Task directions: Reproduce the following material exactly, including every line.

Data provided:
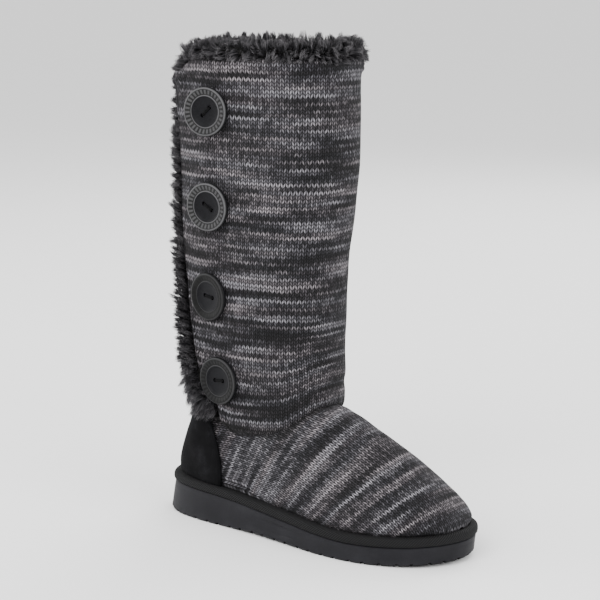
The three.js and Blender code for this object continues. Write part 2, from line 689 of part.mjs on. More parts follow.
// Strip of fur behind the flap's edge, from the collar down to the heel counter
function furTrim() {
  const steps = 12;
  const sectionAt = (z) => {
    const at = overBack(z);
    const reach = TRIM_WIDTH / SHAFT_GIRTH;
    const profile = [[1, 0], [0.9, 0.5], [0.6, 1], [0.3, 0.95], [0.13, 0.5], [0.13, 0], [0.5, -0.4]];
    return profile.map(([across, out]) => at(1 - reach * across, out));
  };
  const low = COUNTER_TOP + 5;
  const high = COLLAR_HEIGHT - FLAP_CORNER_DROP * 1.2;
  const rings = [];
  for (let s = 0; s <= steps; s += 1) {
    rings.push(sectionAt(mix(low, high, s / steps)));
  }
  const locks = [];
  for (let n = 0; n < TRIM_LOCK_ROWS * 2; n += 1) {
    const row = Math.floor(n / 2);
    const z = mix(low + 8, high - 4, (row + 0.4 * scatter(n)) / TRIM_LOCK_ROWS);
    const at = overBack(z);
    const turn = 1 - (TRIM_WIDTH / SHAFT_GIRTH) * (n % 2 === 0 ? 0.3 : 0.68);
    const root = at(turn, 0.35);
    const out = at(turn, 1).sub(root).normalize();
    const tip = root.clone().addScaledVector(out, LOCK_LENGTH * (0.85 + 0.3 * scatter(n + 4)));
    tip.z -= LOCK_LENGTH * 0.45;
    locks.push(lock(root, tip, LOCK_RADIUS * 0.85));
  }
  const strip = wasm.Manifold.union([toSolid(loft(rings)), ...locks]);
  return toGeometry(largest(strip.subtract(shaftOuter(GAP * 2))));
}

// Point over the sunk surface behind the flap, by turn and by share of the trim's thickness
const overBack = (z) => (turn, out) => {
  const rise = GAP + out * TRIM_THICKNESS;
  return shaftPoint(z, edgeAngle(z) + turn * 360, sunkBehind(turn) - rise);
};

// Large dished button with two holes, its face along +Z and its back at zero
function buttonBlank(turn) {
  const r = BUTTON_DIAMETER / 2;
  const t = BUTTON_THICKNESS;
  const profile = [
    [0, 0], [r * 0.86, 0], [r, t * 0.4], [r * 0.98, t * 0.84], [r * 0.88, t], [r * 0.66, t * 0.72],
    [r * 0.62, t * 0.84], [r * 0.54, t * 0.6], [0, t * 0.46],
  ].map(([x, y]) => new THREE.Vector2(x, y));
  const disc = new THREE.LatheGeometry(profile, BUTTON_SIDES);
  disc.rotateX(Math.PI / 2);
  const holes = [-1, 1].map((side) => {
    const hole = new THREE.CylinderGeometry(BUTTON_HOLE_DIAMETER / 2, BUTTON_HOLE_DIAMETER / 2, t * 3, HOLE_SIDES);
    hole.rotateX(Math.PI / 2);
    const reach = (side * BUTTON_HOLE_SPACING) / 2;
    hole.translate(reach * Math.cos(radians(turn)), reach * Math.sin(radians(turn)), 0);
    return toSolid(hole);
  });
  return toSolid(disc).subtract(wasm.Manifold.union(holes));
}

// Flat place of a button on the flap: the surface's point and the direction that it faces
function buttonSeat(row) {
  const z = shaftZ(row.up);
  const at = shaftPoint(z, row.angle, 0);
  const along = shaftPoint(z, row.angle + 2, 0).sub(shaftPoint(z, row.angle - 2, 0));
  const up = shaftPoint(z + 4, row.angle, 0).sub(shaftPoint(z - 4, row.angle, 0));
  const out = along.cross(up).normalize();
  const lean = radians(row.lean);
  const lift = Math.sin(lean) * BUTTON_DIAMETER * LEAN_LIFT;
  return { at: at.addScaledVector(out, GAP + lift), out: out.applyAxisAngle(UP, lean) };
}

function place(name, geometry, material) {
  const mesh = new THREE.Mesh(geometry, material);
  mesh.name = name;
  return mesh;
}

const boot = new THREE.Group();
boot.add(place('outsole', outsole(), MATERIALS.rubber));
boot.add(place('welt_tape', weltTape(), MATERIALS.tape));
boot.add(place('insole', insole(), MATERIALS.felt));
boot.add(place('upper', upper(), MATERIALS.knit));
boot.add(place('heel_counter', heelCounter(), MATERIALS.suede));
boot.add(place('fur_trim', furTrim(), MATERIALS.fur));
boot.add(place('fur_collar', furCollar(), MATERIALS.fur));
BUTTONS.forEach((row, i) => {
  const seat = buttonSeat(row);
  const button = place(`button_${i + 1}`, toGeometry(buttonBlank(row.turn)), MATERIALS.button);
  const face = new THREE.Object3D();
  face.up.copy(UP);
  face.lookAt(seat.out);
  button.quaternion.copy(face.quaternion);
  button.position.copy(seat.at);
  boot.add(button);
});

// The boot stands with the middle of its box at the origin and its sole on the floor
boot.updateMatrixWorld(true);
const box = new THREE.Box3().setFromObject(boot, true);
const middle = box.getCenter(new THREE.Vector3());
boot.position.set(-middle.x, -middle.y, -box.min.z);

export default boot;
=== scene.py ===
"""A tall knitted winter boot with a fur collar, a buttoned side flap and a rubber unit sole."""

import logging
import math
from dataclasses import dataclass, field
from enum import Enum
from typing import Any, Callable

import bmesh
import bpy
import numpy as np
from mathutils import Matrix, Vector


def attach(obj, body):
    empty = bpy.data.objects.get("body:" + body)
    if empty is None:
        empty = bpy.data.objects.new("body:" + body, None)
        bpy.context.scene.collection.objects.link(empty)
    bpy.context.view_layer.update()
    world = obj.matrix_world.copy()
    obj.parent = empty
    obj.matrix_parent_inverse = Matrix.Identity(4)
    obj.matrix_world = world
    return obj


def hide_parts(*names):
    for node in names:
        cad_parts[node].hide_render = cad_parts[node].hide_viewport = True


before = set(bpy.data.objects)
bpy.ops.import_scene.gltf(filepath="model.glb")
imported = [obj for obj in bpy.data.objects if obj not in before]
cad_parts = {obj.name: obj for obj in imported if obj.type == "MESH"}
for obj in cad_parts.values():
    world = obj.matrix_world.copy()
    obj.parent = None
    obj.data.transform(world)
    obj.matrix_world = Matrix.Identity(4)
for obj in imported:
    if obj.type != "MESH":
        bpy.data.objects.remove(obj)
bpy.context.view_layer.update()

log = logging.getLogger("boot")

Array = np.ndarray
Pair = tuple[Array, Array]
Points = tuple[Array, Array, Array]
Shape = Callable[[Array, Array], Points]
Colour = tuple[float, float, float]

STITCH_UNIT = 128.0
"""Stitches and rows of knitting per unit of a knitted piece's UV map."""
HAIR_NUMBERS = 4096
"""How many hairs in a row have numbers of their own on the map."""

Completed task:
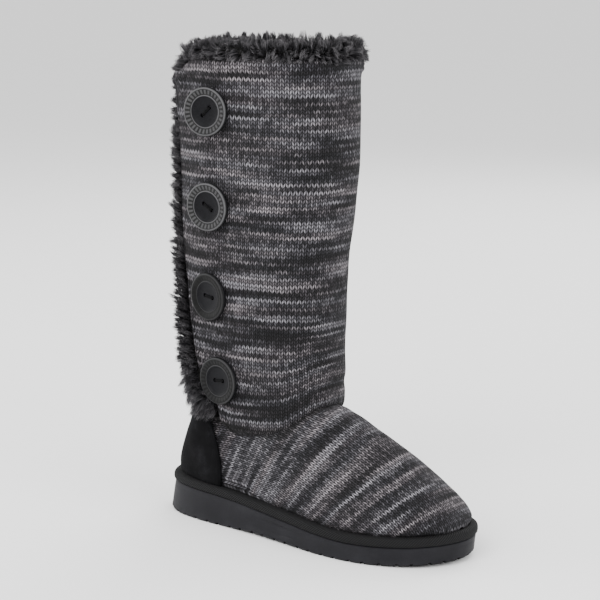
The three.js and Blender code for this object continues. Write part 2, from line 689 of part.mjs on. More parts follow.
// Strip of fur behind the flap's edge, from the collar down to the heel counter
function furTrim() {
  const steps = 12;
  const sectionAt = (z) => {
    const at = overBack(z);
    const reach = TRIM_WIDTH / SHAFT_GIRTH;
    const profile = [[1, 0], [0.9, 0.5], [0.6, 1], [0.3, 0.95], [0.13, 0.5], [0.13, 0], [0.5, -0.4]];
    return profile.map(([across, out]) => at(1 - reach * across, out));
  };
  const low = COUNTER_TOP + 5;
  const high = COLLAR_HEIGHT - FLAP_CORNER_DROP * 1.2;
  const rings = [];
  for (let s = 0; s <= steps; s += 1) {
    rings.push(sectionAt(mix(low, high, s / steps)));
  }
  const locks = [];
  for (let n = 0; n < TRIM_LOCK_ROWS * 2; n += 1) {
    const row = Math.floor(n / 2);
    const z = mix(low + 8, high - 4, (row + 0.4 * scatter(n)) / TRIM_LOCK_ROWS);
    const at = overBack(z);
    const turn = 1 - (TRIM_WIDTH / SHAFT_GIRTH) * (n % 2 === 0 ? 0.3 : 0.68);
    const root = at(turn, 0.35);
    const out = at(turn, 1).sub(root).normalize();
    const tip = root.clone().addScaledVector(out, LOCK_LENGTH * (0.85 + 0.3 * scatter(n + 4)));
    tip.z -= LOCK_LENGTH * 0.45;
    locks.push(lock(root, tip, LOCK_RADIUS * 0.85));
  }
  const strip = wasm.Manifold.union([toSolid(loft(rings)), ...locks]);
  return toGeometry(largest(strip.subtract(shaftOuter(GAP * 2))));
}

// Point over the sunk surface behind the flap, by turn and by share of the trim's thickness
const overBack = (z) => (turn, out) => {
  const rise = GAP + out * TRIM_THICKNESS;
  return shaftPoint(z, edgeAngle(z) + turn * 360, sunkBehind(turn) - rise);
};

// Large dished button with two holes, its face along +Z and its back at zero
function buttonBlank(turn) {
  const r = BUTTON_DIAMETER / 2;
  const t = BUTTON_THICKNESS;
  const profile = [
    [0, 0], [r * 0.86, 0], [r, t * 0.4], [r * 0.98, t * 0.84], [r * 0.88, t], [r * 0.66, t * 0.72],
    [r * 0.62, t * 0.84], [r * 0.54, t * 0.6], [0, t * 0.46],
  ].map(([x, y]) => new THREE.Vector2(x, y));
  const disc = new THREE.LatheGeometry(profile, BUTTON_SIDES);
  disc.rotateX(Math.PI / 2);
  const holes = [-1, 1].map((side) => {
    const hole = new THREE.CylinderGeometry(BUTTON_HOLE_DIAMETER / 2, BUTTON_HOLE_DIAMETER / 2, t * 3, HOLE_SIDES);
    hole.rotateX(Math.PI / 2);
    const reach = (side * BUTTON_HOLE_SPACING) / 2;
    hole.translate(reach * Math.cos(radians(turn)), reach * Math.sin(radians(turn)), 0);
    return toSolid(hole);
  });
  return toSolid(disc).subtract(wasm.Manifold.union(holes));
}

// Flat place of a button on the flap: the surface's point and the direction that it faces
function buttonSeat(row) {
  const z = shaftZ(row.up);
  const at = shaftPoint(z, row.angle, 0);
  const along = shaftPoint(z, row.angle + 2, 0).sub(shaftPoint(z, row.angle - 2, 0));
  const up = shaftPoint(z + 4, row.angle, 0).sub(shaftPoint(z - 4, row.angle, 0));
  const out = along.cross(up).normalize();
  const lean = radians(row.lean);
  const lift = Math.sin(lean) * BUTTON_DIAMETER * LEAN_LIFT;
  return { at: at.addScaledVector(out, GAP + lift), out: out.applyAxisAngle(UP, lean) };
}

function place(name, geometry, material) {
  const mesh = new THREE.Mesh(geometry, material);
  mesh.name = name;
  return mesh;
}

const boot = new THREE.Group();
boot.add(place('outsole', outsole(), MATERIALS.rubber));
boot.add(place('welt_tape', weltTape(), MATERIALS.tape));
boot.add(place('insole', insole(), MATERIALS.felt));
boot.add(place('upper', upper(), MATERIALS.knit));
boot.add(place('heel_counter', heelCounter(), MATERIALS.suede));
boot.add(place('fur_trim', furTrim(), MATERIALS.fur));
boot.add(place('fur_collar', furCollar(), MATERIALS.fur));
BUTTONS.forEach((row, i) => {
  const seat = buttonSeat(row);
  const button = place(`button_${i + 1}`, toGeometry(buttonBlank(row.turn)), MATERIALS.button);
  const face = new THREE.Object3D();
  face.up.copy(UP);
  face.lookAt(seat.out);
  button.quaternion.copy(face.quaternion);
  button.position.copy(seat.at);
  boot.add(button);
});

// The boot stands with the middle of its box at the origin and its sole on the floor
boot.updateMatrixWorld(true);
const box = new THREE.Box3().setFromObject(boot, true);
const middle = box.getCenter(new THREE.Vector3());
boot.position.set(-middle.x, -middle.y, -box.min.z);

export default boot;
=== scene.py ===
"""A tall knitted winter boot with a fur collar, a buttoned side flap and a rubber unit sole."""

import logging
import math
from dataclasses import dataclass, field
from enum import Enum
from typing import Any, Callable

import bmesh
import bpy
import numpy as np
from mathutils import Matrix, Vector


def attach(obj, body):
    empty = bpy.data.objects.get("body:" + body)
    if empty is None:
        empty = bpy.data.objects.new("body:" + body, None)
        bpy.context.scene.collection.objects.link(empty)
    bpy.context.view_layer.update()
    world = obj.matrix_world.copy()
    obj.parent = empty
    obj.matrix_parent_inverse = Matrix.Identity(4)
    obj.matrix_world = world
    return obj


def hide_parts(*names):
    for node in names:
        cad_parts[node].hide_render = cad_parts[node].hide_viewport = True


before = set(bpy.data.objects)
bpy.ops.import_scene.gltf(filepath="model.glb")
imported = [obj for obj in bpy.data.objects if obj not in before]
cad_parts = {obj.name: obj for obj in imported if obj.type == "MESH"}
for obj in cad_parts.values():
    world = obj.matrix_world.copy()
    obj.parent = None
    obj.data.transform(world)
    obj.matrix_world = Matrix.Identity(4)
for obj in imported:
    if obj.type != "MESH":
        bpy.data.objects.remove(obj)
bpy.context.view_layer.update()

log = logging.getLogger("boot")

Array = np.ndarray
Pair = tuple[Array, Array]
Points = tuple[Array, Array, Array]
Shape = Callable[[Array, Array], Points]
Colour = tuple[float, float, float]

STITCH_UNIT = 128.0
"""Stitches and rows of knitting per unit of a knitted piece's UV map."""
HAIR_NUMBERS = 4096
"""How many hairs in a row have numbers of their own on the map."""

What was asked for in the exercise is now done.